What Makes Ford F-150 Windshield Replacement More Involved Than You Might Expect
The Ford F-150 is the best-selling truck in America for a reason — it's capable, versatile, and built to handle everything from job sites to highway miles to weekend trail runs. But that same hard-working nature means its windshield takes a beating. Rock chips, stress cracks, and impact damage are genuinely common complaints among F-150 owners, and when the time comes to address the glass, a lot of drivers are surprised to learn that replacing it involves more than just swapping in a new pane.
Depending on your truck's year and trim level, your windshield may be housing a heads-up display projection zone, a rain sensor, an embedded antenna, a forward-facing safety camera, acoustic lamination, or a heated wiper park zone — sometimes several of these at once. Getting the replacement right means accounting for all of them. Here's what you need to know before scheduling your Ford F-150 windshield replacement.
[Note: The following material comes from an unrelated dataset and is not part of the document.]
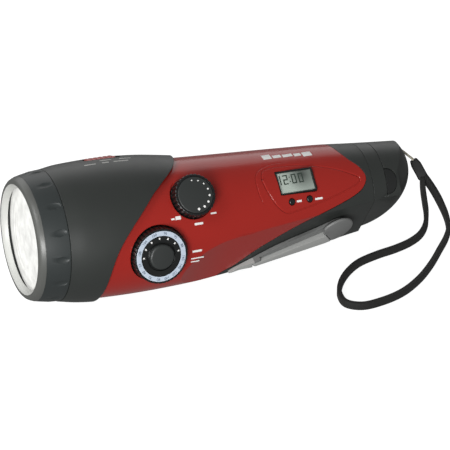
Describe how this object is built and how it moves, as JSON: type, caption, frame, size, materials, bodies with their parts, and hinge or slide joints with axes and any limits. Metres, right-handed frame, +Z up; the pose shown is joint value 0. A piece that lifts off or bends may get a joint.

Why the F-150 Windshield Is More Than a Sheet of Glass
Modern F-150 windshields — particularly from the 2015 generation forward — are engineered components, not commodity parts. The glass is laminated, meaning it has a bonded inner layer that contributes to the windshield's rigidity and safety performance. Many F-150s also include an acoustic laminated layer specifically designed to reduce road and wind noise inside the cab, which is a feature owners definitely notice if the replacement glass doesn't have a matching spec.
Beyond the lamination, the windshield on an F-150 is a bonded, structural component. It contributes to the overall rigidity of the cab and plays a direct role in roof crush resistance during a rollover — which matters a lot in a truck that may be loaded with gear, towing, or navigating rough terrain. The urethane adhesive used to bond the glass to the frame isn't just a seal; it's part of the truck's occupant protection system. That same glass also acts as a backstop for the passenger-side airbag on most F-150 configurations, meaning an improperly installed windshield can compromise airbag performance in a crash.
All of this is to say: the installation process and the choice of replacement glass both matter significantly on this truck.
Embedded Features That Affect Which Windshield Your F-150 Needs
One of the most important steps in any F-150 windshield replacement is correctly identifying every feature embedded in your current glass before ordering a replacement. Installing the wrong part — even one that looks similar — can leave systems not working or, in the case of the heads-up display, actively degraded.
Heads-Up Display (HUD)
Higher trim levels of the F-150 — including the Lariat, King Ranch, Platinum, and Limited — frequently include a heads-up display that projects speed, navigation, and driver-assist alerts onto the lower windshield in the driver's line of sight. This feature requires a glass pane with a specific optical coating and internal wedge geometry designed to prevent the "double image" effect. If a non-HUD glass is installed on a HUD-equipped truck, the projected image will appear blurry or doubled, making it essentially unusable. This isn't a calibration fix — it's a glass selection issue, and the only solution is the correct pane from the start.
Rain-Sensing Wipers
Many F-150s include a rain sensor mounted at the top of the windshield that automatically activates and adjusts wiper speed based on moisture detection. The replacement glass needs to have a compatible sensor zone — a specific area of the glass with the right optical properties — for the sensor to work correctly after installation. When this zone is absent or incompatible, the automatic wiper function typically stops working entirely or behaves erratically.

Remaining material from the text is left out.